Here Taylor claims that if we take moral experience seriously, we must recognize that it points beyond itself to, and is completed in, religion and that we are thus led to theism. Moral experience does deserve to be taken seriously, for facts and values are given together and never occur in separation in our concrete experience of the world. A naturalistic philosophy that allows reality to fact but denies it to value is guilty of a false abstraction. This argument about the concreteness of experience is a necessary prolegomenon to Taylor's position as a whole, for if the values of the moral life were divorced from the facts of the world, then no argument from moral experience to the nature of reality could succeed.
Taylor's attempt to move from the facts of moral experience to a religious metaphysic turns on two main considerations. The first concerns the nature of the good at which the moral life aims. Is it a temporal good or is it an eternal good? Taylor contends that even to be able to ask this question and to be aware of the temporal dimension of our existence is to have begun to transcend the form of temporality. Further reflection shows that no merely temporal goods can satisfy the demands of man's nature. Such goods are defective in various ways; for instance, they can be attained only successively and cannot be enjoyed simultaneously. One might answer, of course, that this merely shows that human aspirations are doomed to frustration, but Taylor rejects this and claims that the facts of moral striving point to an eternal good.
The second consideration concerns the question of how such an eternal good is to be attained. Can man of himself attain to an eternal good? Taylor answers in the negative, for he sees sin and guilt as inhibiting the moral life and preventing man from reaching his goal. But again he does not accept this frustration as final. Man's unavailing endeavors to reach toward the eternal good are met by what Taylor calls the initiative of the eternal. This is the divine grace that reaches down to man and enables his moral fulfillment. Thus, the moral life finds its completion in religion; if we deny this, we are bound to say that the moral life is self-stultifying. To take its demands seriously is to believe that it makes sense, and according to Taylor, it makes sense only in the light of a theistic worldview.

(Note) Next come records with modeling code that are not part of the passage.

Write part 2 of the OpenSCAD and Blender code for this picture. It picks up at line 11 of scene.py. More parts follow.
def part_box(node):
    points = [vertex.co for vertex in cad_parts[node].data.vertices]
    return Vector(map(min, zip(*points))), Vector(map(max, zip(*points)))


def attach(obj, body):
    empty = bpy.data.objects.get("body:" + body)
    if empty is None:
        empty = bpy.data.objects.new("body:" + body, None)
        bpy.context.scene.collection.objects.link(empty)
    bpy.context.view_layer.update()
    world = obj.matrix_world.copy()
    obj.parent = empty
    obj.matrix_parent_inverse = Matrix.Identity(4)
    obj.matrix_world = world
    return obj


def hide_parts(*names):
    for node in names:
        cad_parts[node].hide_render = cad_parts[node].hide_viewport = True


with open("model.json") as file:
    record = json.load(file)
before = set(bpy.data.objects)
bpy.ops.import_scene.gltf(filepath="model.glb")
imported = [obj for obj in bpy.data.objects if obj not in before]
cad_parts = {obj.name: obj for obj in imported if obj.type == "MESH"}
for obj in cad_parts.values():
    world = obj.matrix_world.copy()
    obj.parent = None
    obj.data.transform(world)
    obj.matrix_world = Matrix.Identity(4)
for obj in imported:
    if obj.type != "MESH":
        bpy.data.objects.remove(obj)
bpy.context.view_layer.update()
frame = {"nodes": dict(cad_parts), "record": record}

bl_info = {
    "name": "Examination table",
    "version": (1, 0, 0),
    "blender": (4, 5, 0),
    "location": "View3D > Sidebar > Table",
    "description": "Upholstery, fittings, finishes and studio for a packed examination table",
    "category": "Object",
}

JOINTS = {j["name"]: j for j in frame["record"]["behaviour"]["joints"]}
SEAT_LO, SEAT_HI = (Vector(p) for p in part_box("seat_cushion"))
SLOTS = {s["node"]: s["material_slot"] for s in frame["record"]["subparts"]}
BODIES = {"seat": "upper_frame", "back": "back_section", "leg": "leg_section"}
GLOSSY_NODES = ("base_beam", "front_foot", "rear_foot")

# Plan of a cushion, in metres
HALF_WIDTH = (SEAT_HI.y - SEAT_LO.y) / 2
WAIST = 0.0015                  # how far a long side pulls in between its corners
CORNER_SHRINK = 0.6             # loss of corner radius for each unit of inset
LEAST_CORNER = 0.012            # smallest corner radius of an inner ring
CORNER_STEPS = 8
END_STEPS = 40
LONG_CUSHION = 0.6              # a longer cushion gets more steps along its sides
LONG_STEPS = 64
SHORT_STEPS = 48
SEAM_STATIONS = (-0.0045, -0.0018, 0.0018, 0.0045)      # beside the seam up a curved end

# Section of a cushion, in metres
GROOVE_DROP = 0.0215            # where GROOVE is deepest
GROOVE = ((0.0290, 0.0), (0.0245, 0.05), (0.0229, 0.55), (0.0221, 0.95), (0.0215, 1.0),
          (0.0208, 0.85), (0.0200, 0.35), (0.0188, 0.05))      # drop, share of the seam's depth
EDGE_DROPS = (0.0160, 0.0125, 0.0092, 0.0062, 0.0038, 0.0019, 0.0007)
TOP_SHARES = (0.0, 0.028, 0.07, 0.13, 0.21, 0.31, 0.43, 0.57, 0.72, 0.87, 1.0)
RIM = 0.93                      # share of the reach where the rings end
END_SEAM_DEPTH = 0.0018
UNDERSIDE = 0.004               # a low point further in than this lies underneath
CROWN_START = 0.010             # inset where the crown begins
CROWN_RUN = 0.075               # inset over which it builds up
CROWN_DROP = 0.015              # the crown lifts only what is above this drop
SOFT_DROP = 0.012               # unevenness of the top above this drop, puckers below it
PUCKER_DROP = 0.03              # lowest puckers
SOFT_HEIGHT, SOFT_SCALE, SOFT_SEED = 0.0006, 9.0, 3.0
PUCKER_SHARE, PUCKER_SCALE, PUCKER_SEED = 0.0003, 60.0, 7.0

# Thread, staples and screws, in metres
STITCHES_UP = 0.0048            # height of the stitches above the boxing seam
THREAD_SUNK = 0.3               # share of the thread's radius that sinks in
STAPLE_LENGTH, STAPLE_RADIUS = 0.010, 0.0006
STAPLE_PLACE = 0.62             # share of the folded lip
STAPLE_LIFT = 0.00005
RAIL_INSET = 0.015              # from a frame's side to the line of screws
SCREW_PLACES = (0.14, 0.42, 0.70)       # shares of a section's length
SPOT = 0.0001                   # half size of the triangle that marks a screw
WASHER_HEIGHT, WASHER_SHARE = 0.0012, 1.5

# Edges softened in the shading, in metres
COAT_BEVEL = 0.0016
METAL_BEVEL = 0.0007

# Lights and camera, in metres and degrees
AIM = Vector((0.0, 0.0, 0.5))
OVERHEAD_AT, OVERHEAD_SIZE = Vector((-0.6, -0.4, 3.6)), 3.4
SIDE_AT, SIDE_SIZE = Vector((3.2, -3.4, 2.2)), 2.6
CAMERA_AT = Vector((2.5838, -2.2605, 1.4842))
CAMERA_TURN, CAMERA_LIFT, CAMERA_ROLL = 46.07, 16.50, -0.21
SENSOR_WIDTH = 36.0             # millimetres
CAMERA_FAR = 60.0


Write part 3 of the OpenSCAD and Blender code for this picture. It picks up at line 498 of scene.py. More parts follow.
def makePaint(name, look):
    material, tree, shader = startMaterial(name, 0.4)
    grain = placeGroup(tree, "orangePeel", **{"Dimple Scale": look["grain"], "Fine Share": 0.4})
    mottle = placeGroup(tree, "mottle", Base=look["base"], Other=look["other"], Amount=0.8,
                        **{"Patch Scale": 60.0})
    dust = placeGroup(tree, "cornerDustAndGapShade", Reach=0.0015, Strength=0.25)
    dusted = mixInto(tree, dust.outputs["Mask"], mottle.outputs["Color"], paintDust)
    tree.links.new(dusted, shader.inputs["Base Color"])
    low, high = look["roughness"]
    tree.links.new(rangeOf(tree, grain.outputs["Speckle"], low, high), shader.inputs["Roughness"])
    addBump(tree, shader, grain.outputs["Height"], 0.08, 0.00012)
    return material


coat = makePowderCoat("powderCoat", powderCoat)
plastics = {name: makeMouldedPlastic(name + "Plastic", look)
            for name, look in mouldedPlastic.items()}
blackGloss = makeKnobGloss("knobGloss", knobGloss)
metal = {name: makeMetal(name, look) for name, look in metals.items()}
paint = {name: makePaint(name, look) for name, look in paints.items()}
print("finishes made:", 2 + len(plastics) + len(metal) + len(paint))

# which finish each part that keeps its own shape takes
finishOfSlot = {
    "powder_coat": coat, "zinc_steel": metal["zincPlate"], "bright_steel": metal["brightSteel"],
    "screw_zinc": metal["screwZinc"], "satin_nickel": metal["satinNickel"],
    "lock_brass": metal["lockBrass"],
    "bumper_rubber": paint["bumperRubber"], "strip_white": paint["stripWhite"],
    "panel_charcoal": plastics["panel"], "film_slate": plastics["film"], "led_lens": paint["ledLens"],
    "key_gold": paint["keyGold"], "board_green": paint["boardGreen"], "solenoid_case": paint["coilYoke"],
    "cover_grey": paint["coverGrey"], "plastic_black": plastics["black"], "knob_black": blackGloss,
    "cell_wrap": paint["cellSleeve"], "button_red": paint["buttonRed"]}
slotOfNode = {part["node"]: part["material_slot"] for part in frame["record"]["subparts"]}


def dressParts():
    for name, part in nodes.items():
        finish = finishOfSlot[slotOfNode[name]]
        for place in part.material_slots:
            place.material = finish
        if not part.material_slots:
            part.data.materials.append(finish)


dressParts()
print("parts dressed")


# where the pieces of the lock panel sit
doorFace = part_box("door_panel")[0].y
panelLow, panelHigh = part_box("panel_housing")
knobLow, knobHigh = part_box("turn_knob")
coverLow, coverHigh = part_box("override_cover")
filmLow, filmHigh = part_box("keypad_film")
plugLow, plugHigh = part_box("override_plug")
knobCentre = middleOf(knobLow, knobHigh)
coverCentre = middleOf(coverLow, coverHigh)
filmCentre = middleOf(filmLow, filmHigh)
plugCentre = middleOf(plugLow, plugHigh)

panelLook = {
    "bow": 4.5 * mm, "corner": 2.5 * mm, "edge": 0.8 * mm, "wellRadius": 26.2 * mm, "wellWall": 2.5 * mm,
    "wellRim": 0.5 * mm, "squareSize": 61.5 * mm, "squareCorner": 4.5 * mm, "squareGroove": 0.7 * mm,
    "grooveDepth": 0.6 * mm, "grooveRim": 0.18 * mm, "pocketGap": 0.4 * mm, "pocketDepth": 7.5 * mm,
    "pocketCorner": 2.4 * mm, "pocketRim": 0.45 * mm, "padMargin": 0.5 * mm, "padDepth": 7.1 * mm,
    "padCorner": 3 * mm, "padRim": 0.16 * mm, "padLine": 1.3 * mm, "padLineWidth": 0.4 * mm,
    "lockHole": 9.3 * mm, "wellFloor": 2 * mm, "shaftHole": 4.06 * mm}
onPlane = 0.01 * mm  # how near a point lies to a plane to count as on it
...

The individual destined for an eternal good and enabled by divine grace to move toward that good is also assured of immortality. Hence, from consideration of the implications of the moral life alone we arrive at a kind of minimal theology, so to speak, of God, grace, and immortality. But Taylor, who was himself a devout churchman of the Anglican communion, asks whether this minimal theology does not, like morality, point beyond itself for completion. The concreteness that characterizes Taylor's starting point is apparent again in his conclusions, as he argues that a bare philosophical theism needs to be embodied in an actual historical religion. Although the philosopher does not appeal to revelation, his analysis can, Taylor believed, bring us to the point at which we see the need for a concrete revelation to complete the bare schema of philosophical theology. Philosophy makes it reasonable to expect that there would be such a revelation, and Taylor thinks that Christian revelation especially fulfills this expectation. He continued to wrestle with the problems of religion, which provide the themes for two of his last books, The Christian Hope of Immortality (London, 1938) and Does God Exist? (London, 1943).
See also Bradley, Francis Herbert; Cosmology; Ethics, History of; Good, The; Idealism; Moral Arguments for the Existence of God; Plato; Platonism and the Platonic Tradition; Thomism.
Bibliography
Additional works by Taylor are Varia Socratica (Oxford: J. Parker, 1911); The Laws of Plato (London: Dent, 1934); Philosophical Studies (London: Macmillan, 1934); and Aristotle (London: T. Nelson, 1943).
W. D. Ross, "Alfred Edward Taylor, 1869–1945," in Proceedings of the British Academy 31 (1945): 407–424, contains a bibliography of Taylor's writings.